Sunday 8/9/20
EU SUMMIT

EU leaders back for day two of recovery fund talks amid deep division

Leaders of the European Union countries arrive at the European Council, starting the second day of intense discussions.
Charles Michel (R) and Ursula von der Leyen, greet each other with an elbow during the summit. Photo: Dario Pignatelli/European Council/dpa.
Charles Michel (R) and Ursula von der Leyen, greet each other with an elbow during the summit. Photo: Dario Pignatelli/European Council/dpa.

EU leaders are to meet for further talks on a planned shared multi-billion-euro rescue package for their virus-ravaged economies on Saturday, after a meeting ran late into the previous evening but ended without a deal.

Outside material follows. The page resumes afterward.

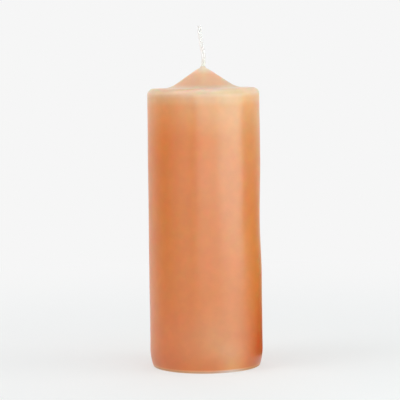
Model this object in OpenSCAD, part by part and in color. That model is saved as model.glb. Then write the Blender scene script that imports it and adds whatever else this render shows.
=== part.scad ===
// Pillar candle with a pointed top: one cast wax body, a plaited cotton wick that runs
// the whole height, and the pressed tinplate clip that holds the wick in the base.
// Millimetres, +Z up, origin at the centre of the base.

/* [Wax body] */
// Diameter of the pillar at its shoulder
body_d = 75; // [66:0.5:90]
// Height of the wax from the base to the rounded tip
wax_h = 200; // [120:1:250]
// Draft of the wall on each side, in degrees, which lets the wax leave its mould
wall_draft = 0.16; // [0:0.02:0.6]
// Radius that rounds the shoulder's edge
shoulder_r = 4.5; // [2:0.5:6]
// Height over which the wall curves in towards the base
foot_h = 12; // [6:1:20]
// Radius of that curve
foot_curve_r = 35; // [28:1:80]
// Radius of the base's edge
base_edge_r = 0.5; // [0.3:0.1:1.5]

/* [Pointed top] */
// Diameter at which the cone's slope reaches the flat of the shoulder
cone_d = 45; // [38:0.5:50]
// Slope of the cone, in degrees
cone_slope = 33.5; // [25:0.5:40]
// Radius of the hollow curve between the shoulder's flat and the cone
cone_fillet_r = 8.5; // [4:0.5:12]
// Radius of the rounded tip
tip_r = 7; // [5:0.5:9]
// Radius of the wax that creeps up the wick
creep_r = 1.2; // [0.6:0.1:2]
// Thickness of that wax at its upper edge
creep_lip = 0.15; // [0.1:0.05:0.4]

/* [Wick] */
// Width of the wick
wick_d = 3; // [2:0.1:4]
// Length of wick that stands above the tip
wick_free = 28; // [10:0.5:40]
// How far its free end leans to the left
wick_lean = 2.2; // [0:0.1:5]
// How far it sways to the right before it leans over
wick_sway = 0.9; // [0:0.05:1]
// Thickness of one strand of the plait
strand_d = 1.24; // [0.8:0.02:1.4]
// Depth of the plait from the middle of its front strand to the middle of its back one
plait_depth = 0.84; // [0.4:0.02:1.2]
// Length in which a strand crosses the plait and comes back
plait_pitch = 6.6; // [4:0.2:12]
// Length above the wax in which the round wick turns into the plait
plait_blend = 2; // [1:0.5:4]
// Space between the wick and whatever it passes through
wick_play = 0.05; // [0.02:0.01:0.2]

/* [Wick clip] */
// Diameter of the clip's disc
clip_d = 20; // [16:0.5:30]
// Thickness of the tinplate
clip_sheet = 0.3; // [0.2:0.05:0.5]
// How far the disc is set back from the base
clip_setback = 0.6; // [0.3:0.1:1.5]
// Width of the disc's flat rim, outside the pressed ring that stiffens it
clip_rim = 2.5; // [1:0.1:3]
// Width of that ring across its top
clip_ring_w = 1; // [0.5:0.1:1.5]
// Height of the ring above the disc
clip_ring_h = 0.5; // [0.3:0.1:1]
// Height of the neck above the disc
neck_h = 13; // [8:0.5:18]
// Radius of the bend from the disc into the neck
neck_bend_r = 1; // [0.6:0.1:1.5]
// Space between the neck and the wick, outside the crimp
neck_play = 0.35; // [0.2:0.05:0.6]
// Length of the crimp that grips the wick
crimp_h = 3; // [1.5:0.5:5]
// Length of neck left round above the crimp
crimp_drop = 1.5; // [0.5:0.5:3]
// Space between the clip and the wax round it
clip_play = 0.1; // [0.05:0.05:0.3]

/* [Hidden] */

wax_colour = "#DE9465";
wick_colour = "#F1F0E7";
clip_colour = "#C3C5C8";

// Steps in which an arc of a section is drawn
arc_steps = 14;
round_fn = 96;
// How far a cut runs past the surface
over = 1;

// The cone and the rounded tip set where the shoulder lies under the tip
cone_r = cone_d / 2;
cone_h = cone_r * tan(cone_slope) - tip_r * (1 / cos(cone_slope) - 1);
shoulder_h = wax_h - cone_h;
tip_centre_h = wax_h - tip_r;

// The channel takes the wick and the neck's room takes the clip
channel_r = wick_d / 2 + wick_play;
clip_path_h = clip_setback + clip_sheet / 2;
neck_top_h = clip_setback + clip_sheet + neck_h;
neck_path_r = wick_d / 2 + neck_play + clip_sheet / 2;
crimp_path_r = channel_r + clip_sheet / 2;
neck_room_r = neck_path_r + clip_sheet / 2 + clip_play;
recess_r = clip_d / 2 + clip_play;
recess_h = clip_path_h + max(clip_ring_h + clip_sheet / 2, neck_bend_r) + clip_play;

// The wax that creeps up the wick ends above the tip
creep_edge_r = channel_r + creep_lip;
creep_centre = [
    creep_edge_r + creep_r,
    tip_centre_h + sqrt(pow(tip_r + creep_r, 2) - pow(creep_edge_r + creep_r, 2))
];

// The wick is round and full of wax up to its root, where it leaves the wax
root_h = creep_centre.y;
free_h = wax_h + wick_free - root_h;
strand_r = strand_d / 2;

// How sharply a strand's bulge falls off to its sides
bulge_power = 3;
// Part of the free length over which the wick's slope is taken
slope_step = 0.01;
plait_sides = 32;
rings_per_pitch = 14;

// Radius of the wall at height h
function wall_r(h) = body_d / 2 + (shoulder_h - h) * tan(wall_draft);

// Points along an arc, from angle a to angle b
function arc(centre, r, a, b) =
    [for (i = [0:arc_steps]) let (t = a + (b - a) * i / arc_steps) centre + r * [cos(t), sin(t)]];

// Angle of the direction from one point to another
function bearing(from, to) = atan2(to.y - from.y, to.x - from.x);

// The foot's curve leaves the wall without a corner, and the base's edge leaves the curve so too
foot_centre = [wall_r(foot_h), foot_h] - foot_curve_r * [cos(wall_draft), sin(wall_draft)];
base_edge_centre = [
    foot_centre.x + sqrt(pow(foot_curve_r - base_edge_r, 2) - pow(base_edge_r - foot_centre.y, 2)),
    base_edge_r
];
foot_end_angle = bearing(foot_centre, base_edge_centre);

// The shoulder's edge touches the drafted wall and the flat
shoulder_centre = [
    body_d / 2 + shoulder_r * (tan(wall_draft) - 1 / cos(wall_draft)),
    shoulder_h - shoulder_r
];
cone_fillet_centre = [cone_r + cone_fillet_r * tan(cone_slope / 2), shoulder_h + cone_fillet_r];

// Half section of the wax, from the middle of the base out, up the wall and over the tip
function wax_outline() = concat(
    [[0, 0]],
    arc(base_edge_centre, base_edge_r, -90, foot_end_angle),
    arc(foot_centre, foot_curve_r, foot_end_angle, wall_draft),
    arc(shoulder_centre, shoulder_r, wall_draft, 90),
    arc(cone_fillet_centre, cone_fillet_r, -90, -90 - cone_slope),
    arc([0, tip_centre_h], tip_r, 90 - cone_slope, bearing([0, tip_centre_h], creep_centre)),
    arc(creep_centre, creep_r, bearing(creep_centre, [0, tip_centre_h]), -180),
    [[0, creep_centre.y]]
);

// What a round hole of radius r takes away, from below the base up to height h
module hole_from_base(r, h) {
    translate([0, 0, -over]) cylinder(r = r, h = h + over, $fn = round_fn);
}

// The cast wax with the channel for the wick and the room for its clip
module wax_body() {
    color(wax_colour)
    difference() {
        rotate_extrude($fn = round_fn) polygon(wax_outline());
        hole_from_base(channel_r, root_h + over);
        hole_from_base(neck_room_r, neck_top_h + clip_play);
        hole_from_base(recess_r, recess_h);
    }
}

// Middle of a strand in the plait's section, where turn says how far it is through the pitch
function strand_middle(turn) = [(wick_d / 2 - strand_r) * cos(turn), plait_depth / 2 * sin(2 * turn)];

// How far a strand reaches from the wick's middle in one direction, where it makes a round bulge
function strand_reach(middle, direction) =
    let (off = norm(middle), facing = off > 0 ? middle * direction / off : 0)
    strand_r + off * pow(max(0, facing), bulge_power);

// Reach of the plait, which is that of its outermost strand there
function plait_reach(direction, turn) =
    max([for (k = [0:2]) strand_reach(strand_middle(turn + 120 * k), direction)]);

// Where the wick's middle lies to the right of the axis, u of the way from its root to its end
function wick_x(u) = wick_sway * (1 - u) * sin(360 * u) - wick_lean * u * u;

// One ring of the wick's skin, u of the way from its root to its end
function wick_ring(u) =
    let (
        tilt = atan((wick_x(u) - wick_x(max(0, u - slope_step))) / (slope_step * free_h)),
        plaited = min(1, u * free_h / plait_blend),
        turn = 360 * u * free_h / plait_pitch
    )
    [for (i = [0:plait_sides - 1])
        let (
            angle = 360 * i / plait_sides,
            direction = [cos(angle), sin(angle)],
            reach = plaited * plait_reach(direction, turn) + (1 - plaited) * wick_d / 2,
            p = reach * direction
        )
        [wick_x(u) + p.x * cos(tilt), p.y, root_h + u * free_h - p.x * sin(tilt)]];

// The wick: round and full of wax inside the pillar, and above it one skin over three strands
module wick() {
    rings = ceil(free_h / plait_pitch * rings_per_pitch);
    foot_ring = [for (p = wick_ring(0)) [p.x, p.y, clip_setback]];
    points = concat(foot_ring, [for (j = [0:rings]) each wick_ring(j / rings)]);
    foot = [for (i = [0:plait_sides - 1]) i];
    end = [for (i = [1:plait_sides]) len(points) - i];
    skin = [for (j = [0:rings], i = [0:plait_sides - 1])
        let (a = j * plait_sides + i, b = j * plait_sides + (i + 1) % plait_sides)
        each [[a, a + plait_sides, b + plait_sides], [a, b + plait_sides, b]]];
    color(wick_colour) polyhedron(points, concat([foot, end], skin));
}

// Middle of the clip's sheet, from the disc's rim over the stiffening ring and up the neck
function clip_path() =
    let (
        rim_r = clip_d / 2 - clip_rim,
        ring_top = clip_path_h + clip_ring_h,
        bend_centre = [neck_path_r + neck_bend_r, clip_path_h + neck_bend_r],
        crimp_slope = neck_path_r - crimp_path_r,
        crimp_top = neck_top_h - crimp_drop - crimp_slope
    )
    concat(
        [
            [clip_d / 2, clip_path_h],
            [rim_r, clip_path_h],
            [rim_r - clip_ring_h, ring_top],
            [rim_r - clip_ring_h - clip_ring_w, ring_top],
            [rim_r - 2 * clip_ring_h - clip_ring_w, clip_path_h]
        ],
        arc(bend_centre, neck_bend_r, -90, -180),
        [
            [neck_path_r, crimp_top - crimp_h - crimp_slope],
            [crimp_path_r, crimp_top - crimp_h],
            [crimp_path_r, crimp_top],
            [neck_path_r, crimp_top + crimp_slope],
            [neck_path_r, neck_top_h]
        ]
    );

// Outline of a sheet of the given thickness that follows a path
function sheet_outline(path, thickness) =
    let (
        last = len(path) - 1,
        way = [for (i = [0:last - 1]) (path[i + 1] - path[i]) / norm(path[i + 1] - path[i])],
        shift = [for (i = [0:last])
            let (a = way[max(i - 1, 0)], b = way[min(i, last - 1)], m = a + b)
            thickness / 2 * [-m.y, m.x] * 2 / (m * m)]
    )
    concat([for (i = [0:last]) path[i] + shift[i]], [for (i = [last:-1:0]) path[i] - shift[i]]);

// The pressed clip: a disc with a stiffening ring, and a neck crimped on the wick
module wick_clip() {
    color(clip_colour)
    rotate_extrude($fn = round_fn) polygon(sheet_outline(clip_path(), clip_sheet));
}

wax_body();
wick();
wick_clip();
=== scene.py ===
# Looks of the pillar candle: poured wax, a plaited cotton wick and the tinplate clip in the base.
import math

import bpy
from mathutils import Matrix, Vector


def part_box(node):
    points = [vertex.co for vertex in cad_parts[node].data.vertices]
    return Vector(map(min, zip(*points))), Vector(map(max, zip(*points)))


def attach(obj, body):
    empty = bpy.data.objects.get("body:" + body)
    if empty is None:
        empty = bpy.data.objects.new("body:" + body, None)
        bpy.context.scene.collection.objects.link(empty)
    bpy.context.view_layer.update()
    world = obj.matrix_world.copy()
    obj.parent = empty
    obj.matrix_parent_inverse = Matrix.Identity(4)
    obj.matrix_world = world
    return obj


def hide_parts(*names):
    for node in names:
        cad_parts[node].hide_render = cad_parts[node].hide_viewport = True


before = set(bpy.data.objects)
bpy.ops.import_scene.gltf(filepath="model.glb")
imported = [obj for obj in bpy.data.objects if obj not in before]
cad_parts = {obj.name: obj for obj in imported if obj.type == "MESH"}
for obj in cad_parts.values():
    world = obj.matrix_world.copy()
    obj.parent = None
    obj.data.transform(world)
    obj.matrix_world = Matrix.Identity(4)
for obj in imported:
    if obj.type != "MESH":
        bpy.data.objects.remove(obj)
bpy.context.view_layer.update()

MM = 0.001

# Sizes of the wax as it is cast. Its cone runs out more softly than the solid's.
BODY_R = 37.5 * MM
WAX_H = 200 * MM
WALL_DRAFT = math.radians(0.16)
SHOULDER_R = 4.5 * MM
FOOT_H = 12 * MM
FOOT_CURVE_R = 35 * MM
BASE_EDGE_R = 0.5 * MM
CONE_R = 22.5 * MM
CONE_SLOPE = math.radians(33.5)
CONE_FILLET_R = 18 * MM
TIP_R = 7 * MM
CREEP_R = 1.2 * MM
CREEP_LIP = 0.15 * MM

# Sizes of the wick, and of the room that the wax leaves for it and for its clip
WICK_R = 1.5 * MM
WICK_PLAY = 0.05 * MM
WICK_FREE = 28 * MM
WICK_LEAN = 2.2 * MM
WICK_SWAY = 0.9 * MM
STRAND_R = 0.62 * MM
PLAIT_DEPTH = 0.84 * MM
PLAIT_PITCH = 6.6 * MM
CLIP_PLAY = 0.1 * MM
CLIP_LOW, CLIP_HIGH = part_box("wick_clip")
NECK_ROOM_R = 2.25 * MM
RECESS_R = CLIP_HIGH.x + CLIP_PLAY
RECESS_H = 1.85 * MM

# Places that follow from these sizes: radius and height in the half section
CHANNEL_R = WICK_R + WICK_PLAY
CREEP_EDGE_R = CHANNEL_R + CREEP_LIP
SHOULDER_H = WAX_H - CONE_R * math.tan(CONE_SLOPE) + TIP_R * (1 / math.cos(CONE_SLOPE) - 1)
TIP_CENTRE = (0, WAX_H - TIP_R)
CREEP_CENTRE = (
    CREEP_EDGE_R + CREEP_R,
    TIP_CENTRE[1] + math.sqrt((TIP_R + CREEP_R) ** 2 - (CREEP_EDGE_R + CREEP_R) ** 2),
)
ROOT_H = CREEP_CENTRE[1]
FREE_H = WAX_H + WICK_FREE - ROOT_H

# Relief of the poured wax: depths, patches of noise in a metre, and how far they are drawn out upwards
HOLLOW_DEPTH = 0.3 * MM
HOLLOW_SCALE = 22.0
HOLLOW_STRETCH = (1, 1, 0.6)
HOLLOW_LEVELS = (0.42, 0.75)
RIPPLE_DEPTH = 0.06 * MM
RIPPLE_SCALE = 90.0
RIPPLE_STRETCH = (1, 1, 0.35)
RELIEF_SEED = 4.0

# The wax was gripped here, on its right, when it left its mould
GRIP_AT = (37.5 * MM, -4 * MM, 100 * MM)
GRIP_R = 40 * MM
GRIP_DEPTH = 0.8 * MM

# The relief comes in between these shares of the wall's radius and of the even foot's height
RELIEF_FROM_R = (0.1, 0.5)
RELIEF_FROM_H = (0.1, 1.0)
EVEN_FOOT_H = 8 * MM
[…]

With the 27 countries at odds on a host of issues including the overall size of the recovery fund, the criteria used to distribute the money and how to supervise expenditure, reaching agreement at the summit is far from guaranteed.

The leaders spent Friday discussing a proposal put forward by European Council President Charles Michel that outlines a 750-billion-euro (855-billion-dollar) recovery fund and a 1,074-trillion-euro long-term budget for 2021-2027.

For the recovery fund, 500 billion euros would be paid out as grants and 250 billion euros in loans.

Adjusting a previous concept from the European Commission that was heavily weighted towards member states' unemployment rates, Michel suggested allocating 30 per cent of the funds according to the impact of the economic crisis.

A difficult moment

Negotiations on this proposal were at a "difficult moment" shortly before talks ended, according to a diplomatic source, with progress blocked by the thorny question of governance on the recovery plan.

The Netherlands, backed by Sweden, Austria and Denmark, insist on a low-as-possible share of grants, and are pushing for economic reform conditions to be tied to the money as well as strong oversight on expenditure.

However, a number of states are wary about excessively strenuous approval processes that could see a delay to funds being paid out.

Meanwhile, Hungary and Poland object to a proposal to embed a mechanism to withhold EU funds in the case of rule-of-law violations, which is designed to target their democratic backsliding.